A man reaching for his phone

For the sake of the post, let’s imagine a man named Paul. Paul here constantly has burning passions to start an endeavor whether it be a new skill, craft, sport, etc. This time he wants to start learning the piano. He watches dozens of videos of guys covering popular, complicated songs with, it seems, little effort. This only fuels his motivation even more. Paul immediately goes out to buy a keyboard and sits down and begins trying to learn a song. After 15-20 minutes of hitting wrong notes and repeating mundane finger positions, he gets annoyed and turns on the TV. “I’ll continue practicing tomorrow”, he says. The next day his “passion” begins to fade and he practices even less, causing more frustration. He finally moves on from his “dreams” of playing the piano until he gets another “burning passion” to do something else.

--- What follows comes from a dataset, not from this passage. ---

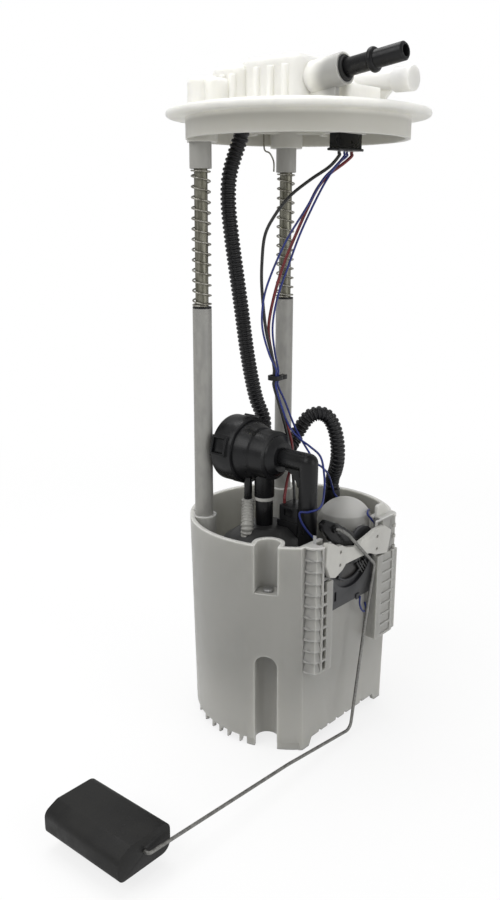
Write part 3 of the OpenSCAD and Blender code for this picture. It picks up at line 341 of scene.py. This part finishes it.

Some of us are like Paul. We are filled with extreme motivation to begin something but we never get even close to finishing it. As soon as we’re hit with something that’ll take time to overcome, we get bored of the repetitive, mundane work that is necessary to do to improve. We then push the endeavor under the rug.

Boredom

Living in a modern society, we are introduced to a phenomenon called free time. As people, we try to fill this time as much as much as possible to avoid being bored. We look towards sources of entertainment away from work or anything challenging requiring effort, to pass the time. After a while, we grow increasingly impatient when doing tasks. We wish for something with a faster pace and is instantly enjoyable. Our work or endeavors then take less of a priority in our lives. We never do master or finish what we wanted to do as a result.

How to Endure Boredom

Before you even set down to work or to learn to master a skill, pick one that actually gets you excited. Right off the bat, if what you’re doing doesn’t even get you motivated just thinking about it, you’ll have an extremely hard time just starting. Like that old quote, pick something that’ll excite you so your work provides you with pleasure. Going back to Paul, he picked something that excited him, learning the piano.

At some point, you’ll hit a stage when your endeavor feels like work. This occurs with everything worth mastering. There are two steps to counter this and help you endure the work to continue improving.

First, you have to focus on your long-term goal. Remind yourself why you’re doing this and that this work is required to get to the level you want to be. Remember your long-term goal and it’ll provide you with motivation to endure. Your job may be killing you, but remember why you even applied in the first place. Whether it be to stack up your money or gain experience in a certain field, remember why you are there in the first place. As you face boredom, begin to focus on this.

Secondly, enjoy your improvement. When pushing through your obstacles, you’ll start to see yourself becoming better and better at what you do. You’ll understand your craft more deeply and you’ll actually be impressed with yourself. The only thing you want to do now is continue. Paul was missing these steps. He forgot about the long-term goal and didn’t even last long enough to see his improvement.

Man playing keyboard

As you endure more tiresome work you begin to craft your own impeccable work ethic which you can use when enduring any task. It is important to keep sharpening our ability to endure as we do not want to give into distractions to wander us away from our goals. We want to push towards our long-term goals which would give us more satisfaction than any immediate pleasure. You’ll be glad you’ve stuck it out and will find ways to go even further.